Molecular circadian clockwork is composed of two interlocking transcription/translation feedback loops (TTFLs). The clock proteins, CLOCK and BMAL1, are integral components of the core circadian timekeeping loop. They form a heterodimer, then induce E-box-mediated transcription of negative regulators, Period (Per1,2,3) and Cryptochrome (Cry1,2) genes. Accumulated PER and CRY proteins repress E-box-mediated transcription until their levels decrease, allowing the cycle to repeat. CLOCK and BMAL1 also control the transcription of the nuclear receptors RORα and REV-ERBα, which modulate BMAL1 mRNA levels by competitive actions on the RRE element residing in the Bmal1 promoter. The cycling of clock components collectively determines the temporal patterning and levels of clock-controlled genes (CCGs), thus generating diverse circadian rhythmic outputs.
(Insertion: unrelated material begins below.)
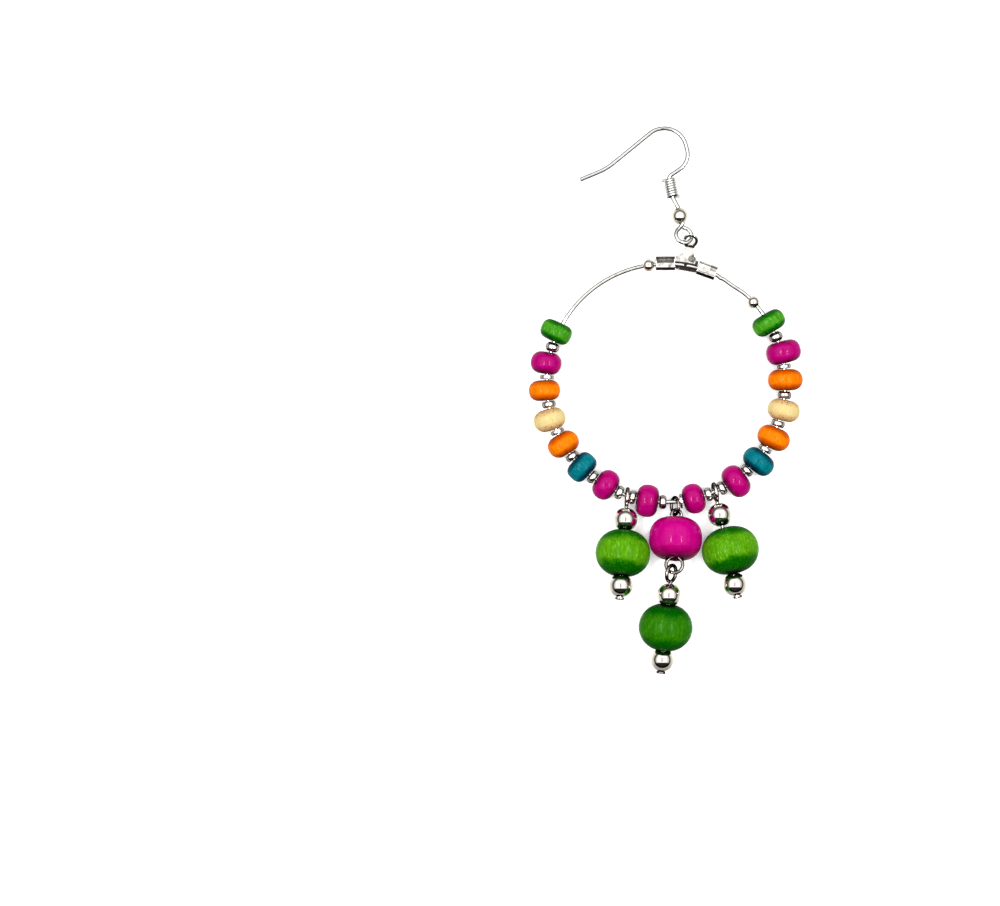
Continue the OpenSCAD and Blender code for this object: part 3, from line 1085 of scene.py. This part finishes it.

In addition, a number of signaling molecules, including kinases and ubiquitinases, fine-tune these molecular clock loops. Casein kinase Iε (CKIε) and CKIδ form a complex with PERs and CRYs, phosphorylate (P) PERs and then promote proteasome-dependent degradation of these negative regulators. Phosphorylation of CLOCK facilitates its dimerization with BMAL1 and nuclear entry.

Figure 4

Circadian rhythms are expressed in the various cell types of the NVU. Multiple types of cells comprise the NVU and contribute to neurovascular function. All express near-24-h oscillations in functionality.

Figure 5

Circadian rhythm disfunction adversely effects physiology. Misalignment of circadian clocks between cells, brain regions, tissue, across the organism and the natural world can increase the risk of significant health consequences involving the neurovasculature and brain. Created by Biorender.com.